ZenGRC natively integrates MyCSF, so program management and assessment live in one place. Cross-framework control mapping ensures evidence collected for SOC 2 or HIPAA satisfies HITRUST controls automatically. Plus, with continuous compliance monitoring, the interim assessment doesn’t catch you off guard.
See how ZenGRC streamlines HITRUST compliance from scoping to certification, all in one connected platform.
Frequently Asked Questions About HITRUST Certification
1. How long does HITRUST r2 certification take?
Most mid-market teams complete HITRUST r2 certification in 5 to 6 months from scoping to certificate. The range depends on your starting point, the size of your in-scope environment, and how quickly your team can remediate gaps. First-time teams typically take closer to 6 months. Teams with mature compliance programs and existing SOC 2 or HIPAA evidence can move faster.
2. What is the difference between HITRUST e1, i1, and r2?
HITRUST publishes three certification levels under one framework, the CSF. e1 is the lightest tier, covering around 43 foundational controls, assessed annually. i1 covers around 180 controls focused on leading cybersecurity practices, validated by an external assessor and renewed annually. r2 is the most rigorous, covering between 200 to 300 controls tailored to your environment.
3. What is MyCSF, and do I need it for HITRUST r2?

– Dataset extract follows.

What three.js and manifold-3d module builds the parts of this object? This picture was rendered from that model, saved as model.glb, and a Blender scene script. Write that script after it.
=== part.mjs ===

MyCSF is HITRUST’s official assessment management platform. Every r2 effort runs through it. Your control responses, evidence submissions, and assessor interactions all live there. The platform is a necessity, but you have control over how you manage the broader program work around it. ZenGRC integrates directly with MyCSF, so everything stays in one place.
4. How often do I need to renew HITRUST r2 certification?
Your r2 certificate is valid for two years, but there is a mandatory interim assessment at the 12-month mark. The interim is lighter than the full r2, but it requires current evidence and active controls. At the two-year mark, you go through a full reassessment. Inheritance from your previous certification reduces the effort, but the process is the same.